AIM OF THE TASK: Exactly and only the lines from the one containing "body_shell();" through the one containing "zip(*points))), Vector(map(max, zip(*points)))" are to be repeated, both ends included.
---*---
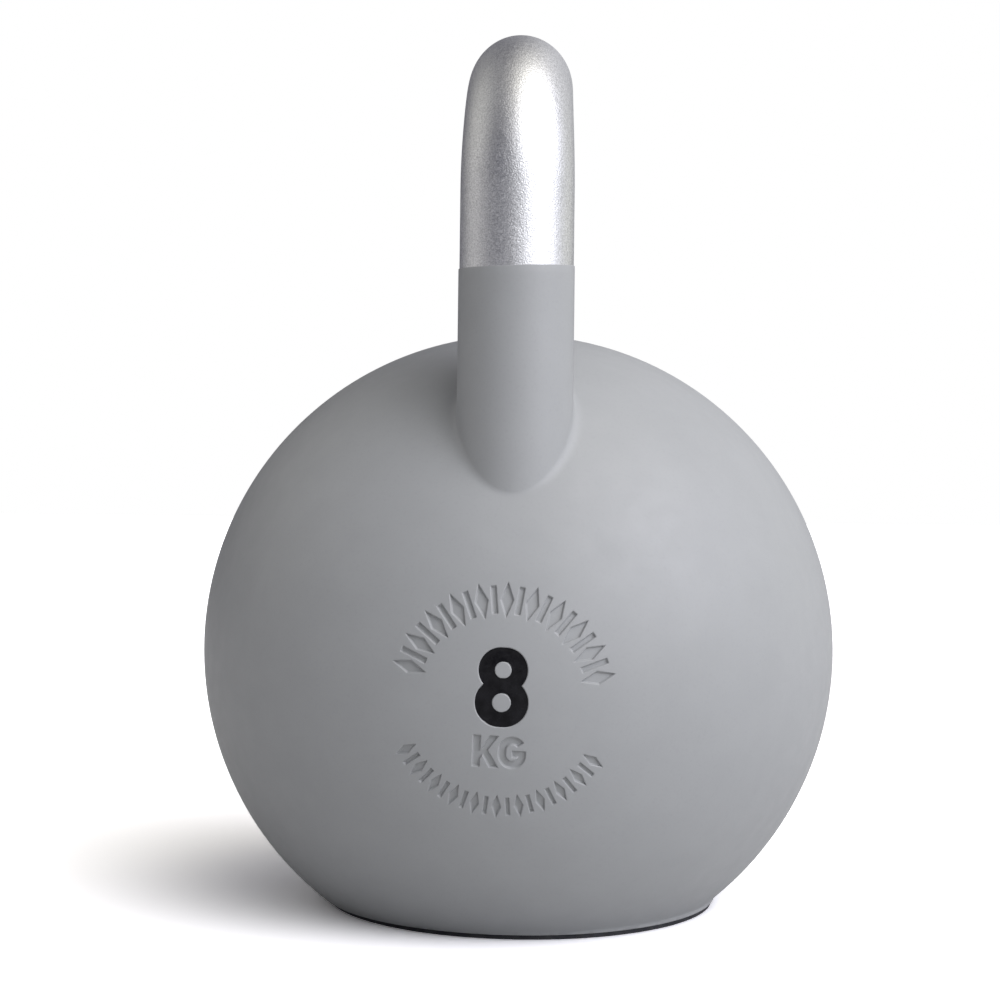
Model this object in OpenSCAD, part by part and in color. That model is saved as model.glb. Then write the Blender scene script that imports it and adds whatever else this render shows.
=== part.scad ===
// Competition kettlebell, 8 kg: a hollow steel ball with a bent round bar welded on as the handle.
// Origin on the floor right under the ball's centre, +Z up. The marked face looks towards -Y.
// The handle lies in the YZ plane, so a hand goes through the window along X.

/* [Overall] */
// Height from the floor to the top of the grip
height = 279.5; // [274:0.5:290]

/* [Ball] */
// Outside radius of the ball
ball_r = 105; // [103:1:108]
// Height of the ball's centre above the floor
ball_z = 84; // [82:0.5:86]
// Wall thickness of the ball
wall = 4; // [3.6:0.1:6]

/* [Base] */
// Radius of the foot, the short upright ring under the ball
foot_r = 65.5; // [65.5:0.5:68]
// How far the foot's centre sits to the right of the ball's middle
foot_x = 1.5; // [0:0.5:1.5]
// Thickness of the rubber sole
sole_t = 1.5; // [0.8:0.1:1.5]
// How far the sole's edge stays inside the foot's edge
sole_inset = 1; // [0.5:0.1:2]
// Thickness of the steel around the base opening
base_t = 7.5; // [6:0.5:9]
// Radius of the base opening
opening_r = 48; // [44:1:52]
// Width of the weld ring around the base plate
base_weld_w = 2.5; // [1.5:0.5:4]
// Radius of the filling hole in the base plate
fill_hole_r = 10; // [8:1:12]
// Height of the ballast above the base plate
ballast_h = 7.5; // [4:0.5:16]

/* [Handle] */
// Diameter of the handle bar
bar_d = 34; // [33:0.5:35]
// Length of the straight grip between the two bends
grip_len = 75; // [70:1:82]
// Bend radius on the bar's centre line
bend_r = 37.5; // [32:0.5:38]
// Height at which the bar ends inside the ball
bar_end_z = 114; // [110:1:116]
// Radius of the fillet between a horn and the ball
fillet_r = 5; // [3:0.5:7]
// Thickness of the powder coat on the horns
coat_t = 0.3; // [0.2:0.05:0.5]
// Height of the masking line, where the coat stops, on the horn's centre line
mask_z = 202; // [198:0.5:208]
// How far the masking line dips towards the outside, in degrees
mask_dip = 5; // [0:1:8]
// How far the masking line drops towards one side, in degrees
mask_tilt = 2; // [0:1:4]

/* [Marking] */
// Height of the marking's centre above the floor
marking_z = 77; // [70:0.5:80]
// How far the marking's centre sits to the left of the ball's middle
marking_left = 2; // [0:0.5:4]
// Turn of the marking on the ball, clockwise, in degrees
marking_turn = 2.5; // [0:0.5:5]
// Depth of the debossed marking
deboss = 0.8; // [0.5:0.1:1.2]
// Thickness of the enamel in the debossed number
enamel_t = 0.5; // [0.3:0.1:0.5]
// Number of diamonds in each of the two arcs
diamonds = 11; // [7:1:11]

/* [Hidden] */

paint_grey = [0.55, 0.56, 0.57];
bare_steel = [0.76, 0.77, 0.79];
cut_steel = [0.48, 0.49, 0.52];
rubber_black = [0.07, 0.07, 0.08];
enamel_black = [0.04, 0.04, 0.05];
copper = [0.72, 0.43, 0.26];
shot_grey = [0.35, 0.34, 0.33];
weld_grey = [0.5, 0.5, 0.51];

// Handle: a level grip, a quarter bend at each end and two upright horns
bar_r = bar_d / 2;
coat_r = bar_r + coat_t;
grip_z = height - bar_r;
horn_y = grip_len / 2 + bend_r;
horn_top_z = grip_z - bend_r;
horn_len = horn_top_z - bar_end_z;
ball_centre = [0, 0, ball_z];

// Base stack, from the floor up
plate_z = sole_t + 0.5;
plate_t = base_t - 0.5;
plate_r = opening_r - base_weld_w;
plug_head_r = fill_hole_r + 4;
plug_head_t = 2.5;
seal_t = 1;
plug_len = 12;
socket_r = 6;
socket_depth = 6;
counterbore_t = plug_head_t + seal_t;
plate_top = plate_z + plate_t;
ballast_r = opening_r + 10;
plug_room = 3;

// Marking: two arcs of diamonds and bars, a number and its unit
upper_ring_r = 32.5;
lower_ring_r = 34.6;
upper_cell_h = 9.6;
lower_cell_h = 6.4;
upper_span = 150;
lower_span = 116;
unit_h = 9;
unit_stroke = 2;
g_half_w = 3.8;
marks_reach = 5;

around_n = 72;
arc_n = 6;
$fn = 96;

// ---- Small helpers ----

function unit(v) = v / norm(v);

// Direction away from the front horn's centre line: 0 is along +X and 90 is away from the window
function spoke(a) = [cos(a), -sin(a), 0];

// Point at radius r and angle a from the front horn's centre line, at height z
function beside_horn(a, r, z) = [0, -horn_y, z] + r * spoke(a);

// Height at which an upright line through p comes within reach of the ball's centre
function height_within(p, reach) = ball_z + sqrt(reach * reach - p[0] * p[0] - p[1] * p[1]);

// Nearest point of the ball's surface
function on_surface(p) = ball_centre + ball_r * unit(p - ball_centre);

// The fillet's arc at angle a, from a horn of radius r to the ball, as a rolling ball leaves it
function fillet_arc(a, r) =
    let (
        beside = beside_horn(a, r + fillet_r, 0),
        centre = [beside[0], beside[1], height_within(beside, ball_r + fillet_r)],
        to_horn = -spoke(a),
        to_ball = unit(ball_centre - centre),
        turn = acos(to_horn * to_ball)
    )
    [for (k = [0:arc_n])
        let (part = turn * k / arc_n)
        centre + fillet_r * (to_horn * sin(turn - part) + to_ball * sin(part)) / sin(turn)
    ];

// Where the horn's surface, at radius r, meets the ball
function horn_foot(a, r) =
    let (p = beside_horn(a, r, 0))
    [p[0], p[1], height_within(p, ball_r)];

// Where the horn's surface, at radius r, meets the masking line
function mask_point(a, r) =
    beside_horn(a, r, mask_z - r * (sin(a) * tan(mask_dip) - cos(a) * tan(mask_tilt)));

// Cross sections at angle a, each a closed loop of points
function weld_section(a) =
    let (arc = fillet_arc(a, bar_r), foot = horn_foot(a, bar_r))
    concat(arc, [on_surface((arc[arc_n] + foot) / 2), foot]);

function coat_section(a) =
    let (outer = fillet_arc(a, coat_r), inner = fillet_arc(a, bar_r))
    concat(
        [mask_point(a, coat_r)],
        outer,
        [for (k = [arc_n:-1:0]) inner[k]],
        [mask_point(a, bar_r)]
    );

// Solid ring from the cross sections, one for each step around the horn
module ring_from(sections) {
    n = len(sections);
    m = len(sections[0]);
    points = [for (s = sections) for (p = s) p];
    faces = [
        for (i = [0:n - 1]) for (j = [0:m - 1])
            let (i2 = (i + 1) % n, j2 = (j + 1) % m)
            each [
                [i * m + j, i2 * m + j, i2 * m + j2],
                [i * m + j, i2 * m + j2, i * m + j2]
            ]
    ];
    polyhedron(points = points, faces = faces, convexity = 8);
}

// A child drawn on the front horn, turned to the rear
module at_rear() {
    rotate([0, 0, 180]) children();
}

// The front horn's straight rod, from the bend down to its cut end
module horn_rod() {
    translate([0, -horn_y, bar_end_z]) cylinder(r = bar_r, h = horn_len);
}

// The bend between the grip and the front horn
module bend() {
    translate([0, -grip_len / 2, horn_top_z])
        rotate([90, 0, -90])
            rotate_extrude(angle = 90) translate([bend_r, 0]) circle(r = bar_r);
}

// ---- Marking outlines, drawn flat with X right and Y up ----

module diamond(cell_h) {
    w = cell_h * 0.19;
    h = cell_h / 2;
    polygon([[-w, 0], [0, h], [w, 0], [0, -h]]);
}

module bar(cell_h) {
    square([cell_h * 0.15, cell_h * 0.8], center = true);
}

// Diamonds with a bar between each pair, inside radius r, over span degrees and centred on mid
module arc_of_cells(r, cell_h, span, mid) {
    step = span / (diamonds - 1);
    start = mid - span / 2;
    for (i = [0:diamonds - 1])
        rotate(start + i * step) translate([0, r - cell_h / 2]) diamond(cell_h);
    for (i = [0:diamonds - 2])
        rotate(start + (i + 0.5) * step) translate([0, r - cell_h / 2]) bar(cell_h);
}

// One loop of the number: a short stadium with a round hole
module loop(half_w, half_h, hole_r) {
    shift = half_w - half_h;
    difference() {
        union() {
            for (side = [-1, 1]) translate([side * shift, 0]) circle(r = half_h);
            square([2 * shift, 2 * half_h], center = true);
        }
        circle(r = hole_r);
    }
}

module number_eight() {
    translate([0, 8]) loop(6.9, 6.3, 2.4);
    translate([0, -1.2]) loop(7.5, 6.9, 2.7);
}

module letter_k() {
    square([unit_stroke, unit_h]);
    polygon([[1, 2.9], [4.7, 9], [7, 9], [4.1, 4.9], [7.2, 0], [4.9, 0], [2.85, 3.4], [1, 1.1]]);
}

module stadium(r, rise) {
    for (side = [-1, 1]) translate([0, side * rise]) circle(r = r);
    square([2 * r, 2 * rise], center = true);
}

module letter_g() {
    rise = unit_h / 2 - g_half_w;
    translate([g_half_w, unit_h / 2])
    difference() {
        union() {
            difference() {
                stadium(g_half_w, rise);
                stadium(g_half_w - unit_stroke, rise);
            }
            translate([0.1, -1.3]) square([g_half_w - 1, 2.2]);
        }
        polygon([[-0.5, 0.5], [9, 0.5], [9, 7.5], [0.8, 1.3], [-0.5, 1.3]]);
    }
}

module unit_mark() {
    translate([-7.4, -19.8]) letter_k();
    translate([-0.1, -19.8]) letter_g();
}

// A flat outline carried onto the ball's front, as the space between two depths under its surface
module on_ball(depth_from, depth_to) {
    difference() {
        intersection() {
            translate([-marking_left, 0, marking_z])
                rotate([90, 0, 0])
                    linear_extrude(height = ball_r + marks_reach) rotate(-marking_turn) children();
            translate(ball_centre) sphere(r = ball_r - depth_from, $fn = 180);
        }
        translate(ball_centre) sphere(r = ball_r - depth_to, $fn = 180);
    }
}

// ---- Pieces ----

module body_shell() {
    color(paint_grey)
    difference() {
        union() {
            translate(ball_centre) sphere(r = ball_r, $fn = 180);
            translate([foot_x, 0, 0]) cylinder(r = foot_r, h = ball_z / 4);
        }
        translate([-ball_r, -ball_r, -ball_r]) cube([2 * ball_r, 2 * ball_r, ball_r + sole_t]);
        // hollow inside, with a flat floor around the opening
        intersection() {
            translate(ball_centre) sphere(r = ball_r - wall, $fn = 180);
            translate([-ball_r, -ball_r, sole_t + base_t]) cube(2 * ball_r);
        }
        cylinder(r = opening_r, h = 2 * base_t);
        horn_rod();
        at_rear() horn_rod();
        on_ball(-marks_reach, deboss) {
            arc_of_cells(upper_ring_r, upper_cell_h, upper_span, 0);
            arc_of_cells(lower_ring_r, lower_cell_h, lower_span, 180);
            number_eight();
            unit_mark();
        }
    }
}

module handle_bar() {
    color(bare_steel)
    union() {
        translate([0, grip_len / 2, grip_z]) rotate([90, 0, 0]) cylinder(r = bar_r, h = grip_len);
        bend();
        horn_rod();
        at_rear() bend();
        at_rear() horn_rod();
    }
}

module front_horn_weld() {
    color(weld_grey) ring_from([for (i = [0:around_n - 1]) weld_section(i * 360 / around_n)]);
}

module rear_horn_weld() {
    at_rear() front_horn_weld();
}

module front_horn_coat() {
    color(paint_grey) ring_from([for (i = [0:around_n - 1]) coat_section(i * 360 / around_n)]);
}

module rear_horn_coat() {
    at_rear() front_horn_coat();
}

module number_infill() {
    color(enamel_black) on_ball(deboss - enamel_t, deboss) number_eight();
}

module base_plate() {
    color(cut_steel)
    difference() {
        translate([0, 0, plate_z]) cylinder(r = plate_r, h = plate_t);
        cylinder(r = fill_hole_r, h = 2 * base_t);
        cylinder(r = plug_head_r, h = plate_z + counterbore_t);
    }
}

module base_plate_weld() {
    color(weld_grey)
    translate([0, 0, plate_z])
    difference() {
        cylinder(r = opening_r, h = plate_t);
        translate([0, 0, -1]) cylinder(r = plate_r, h = plate_t + 2);
    }
}

module filler_plug() {
    color(cut_steel)
    difference() {
        union() {
            translate([0, 0, plate_z]) cylinder(r = plug_head_r, h = plug_head_t);
            translate([0, 0, plate_z]) cylinder(r = fill_hole_r, h = plug_len);
        }
        translate([0, 0, plate_z - 1]) cylinder(r = socket_r, h = socket_depth + 1, $fn = 6);
    }
}

module plug_seal() {
    color(copper)
    translate([0, 0, plate_z + plug_head_t])
    difference() {
        cylinder(r = plug_head_r, h = seal_t);
        translate([0, 0, -1]) cylinder(r = fill_hole_r, h = seal_t + 2);
    }
}

module ballast() {
    color(shot_grey)
    translate([0, 0, plate_top])
    difference() {
        cylinder(r = ballast_r, h = ballast_h);
        translate([0, 0, -1]) cylinder(r = fill_hole_r + plug_room, h = ballast_h + 2);
    }
}

module base_pad() {
    color(rubber_black) translate([foot_x, 0, 0]) cylinder(r = foot_r - sole_inset, h = sole_t);
}

body_shell();
handle_bar();
front_horn_weld();
rear_horn_weld();
front_horn_coat();
rear_horn_coat();
number_infill();
base_plate();
base_plate_weld();
filler_plug();
plug_seal();
ballast();
base_pad();
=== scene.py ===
"""Looks of a competition kettlebell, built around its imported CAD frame. Every length is in metres."""

import math

import bmesh
import bpy
import numpy as np
from mathutils import Matrix, Vector


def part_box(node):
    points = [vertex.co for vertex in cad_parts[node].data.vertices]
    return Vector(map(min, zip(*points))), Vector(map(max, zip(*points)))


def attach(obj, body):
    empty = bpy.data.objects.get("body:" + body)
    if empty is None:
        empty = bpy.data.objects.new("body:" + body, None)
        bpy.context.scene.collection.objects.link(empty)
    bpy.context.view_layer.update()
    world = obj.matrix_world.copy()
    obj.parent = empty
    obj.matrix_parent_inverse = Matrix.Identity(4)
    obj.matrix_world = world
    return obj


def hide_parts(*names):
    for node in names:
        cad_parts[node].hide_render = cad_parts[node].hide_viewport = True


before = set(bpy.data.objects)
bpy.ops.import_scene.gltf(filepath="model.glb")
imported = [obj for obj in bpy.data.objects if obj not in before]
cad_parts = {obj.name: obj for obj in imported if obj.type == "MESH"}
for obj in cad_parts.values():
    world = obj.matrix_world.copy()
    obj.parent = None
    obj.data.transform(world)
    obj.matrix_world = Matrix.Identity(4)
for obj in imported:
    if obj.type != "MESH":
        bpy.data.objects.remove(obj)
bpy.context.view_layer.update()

MM = 0.001

# ---- Dimensions, from the frame where it holds them ----

shell_low, shell_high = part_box("body_shell")
bar_low, bar_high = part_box("handle_bar")
sole_low, sole_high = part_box("base_pad")

BALL_R = round((shell_high.x - shell_low.x) / 2, 4)
BALL_Z = shell_high.z - BALL_R
BAR_R = (bar_high.x - bar_low.x) / 2
HORN_Y = bar_high.y - BAR_R
GRIP_Z = bar_high.z - BAR_R
BAR_END_Z = bar_low.z
SOLE_T = sole_high.z
SOLE_R = (sole_high.x - sole_low.x) / 2
FOOT_X = (sole_high.x + sole_low.x) / 2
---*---
COMPLETED TASK:
body_shell();
handle_bar();
front_horn_weld();
rear_horn_weld();
front_horn_coat();
rear_horn_coat();
number_infill();
base_plate();
base_plate_weld();
filler_plug();
plug_seal();
ballast();
base_pad();
=== scene.py ===
"""Looks of a competition kettlebell, built around its imported CAD frame. Every length is in metres."""

import math

import bmesh
import bpy
import numpy as np
from mathutils import Matrix, Vector


def part_box(node):
    points = [vertex.co for vertex in cad_parts[node].data.vertices]
    return Vector(map(min, zip(*points))), Vector(map(max, zip(*points)))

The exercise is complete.